HV Sheshadri, who was one of the most important leaders of the RSS, defined Hindu Rashtra as:
“Hindu Rashtra is not a religious concept, it is also not a political concept. It is generally misinterpreted as a theocratic State or a religious Hindu State. Nation (Rashtra) and State (Rajya) are entirely different and should never be mixed up. State is purely a political concept. The State changes as the political authority shifts from person to person or party to party. But the people in the nation remain the same. They would maintain that the concept of Hindu Rashtra is in complete agreement with the principles of secularism and democracy.”
These are the facts and the truth. They can’t be divorced from reality to subvert the intellectual discourse to suit one’s political biases.
A 1995 landmark judgment of Supreme Court on Hindutva read as:
“Hindutva is understood as a way of life or a state of mind and is not to be equated with or understood as religious Hindu fundamentalism … it is a fallacy and an error of law to proceed on the assumption … that the use of words Hindutva or Hinduism per se depicts an attitude hostile to all persons practising any religion other than the Hindu religion … It may well be that these words are used in a speech to promote secularism or to emphasise the way of life of the Indian people and the Indian culture or ethos.”

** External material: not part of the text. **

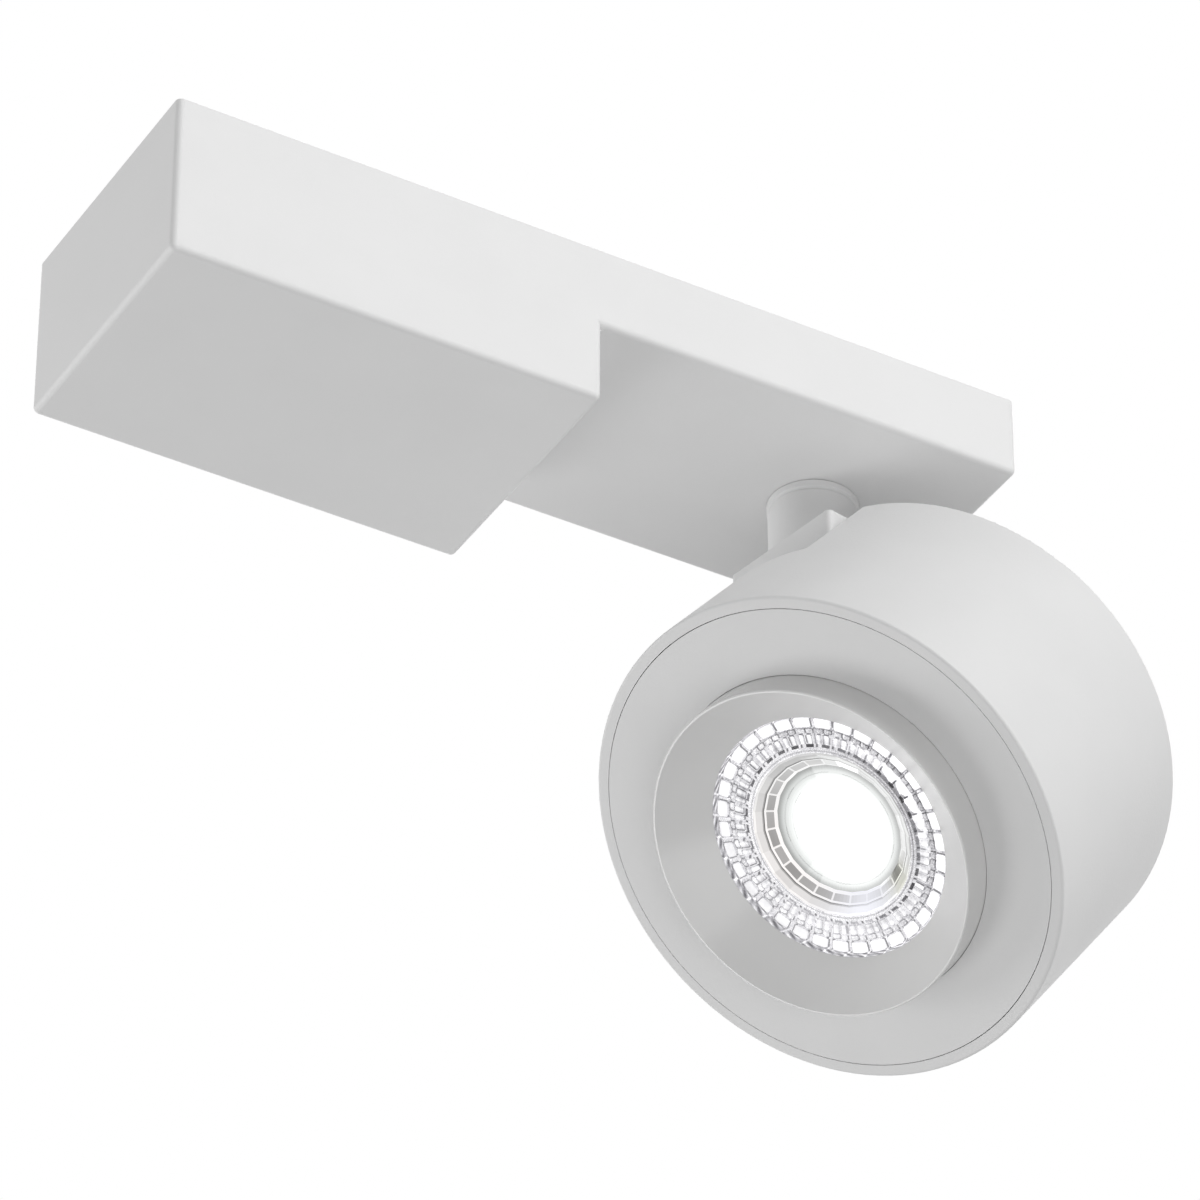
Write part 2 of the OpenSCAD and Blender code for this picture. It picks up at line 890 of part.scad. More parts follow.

Hindutva is a way of life. It is the common thread which binds the multi-ethnic and multi-cultural Hindustan (now known as India) through a shared heritage of many centuries. It is the essence of India’s rich civilisation and its syncretic culture. It carries the message of universal brotherhood. Hindutva is the reason why for thousands of years before the word ‘secularism’ came to define the Modern Indian Republic, India was never a theocratic State.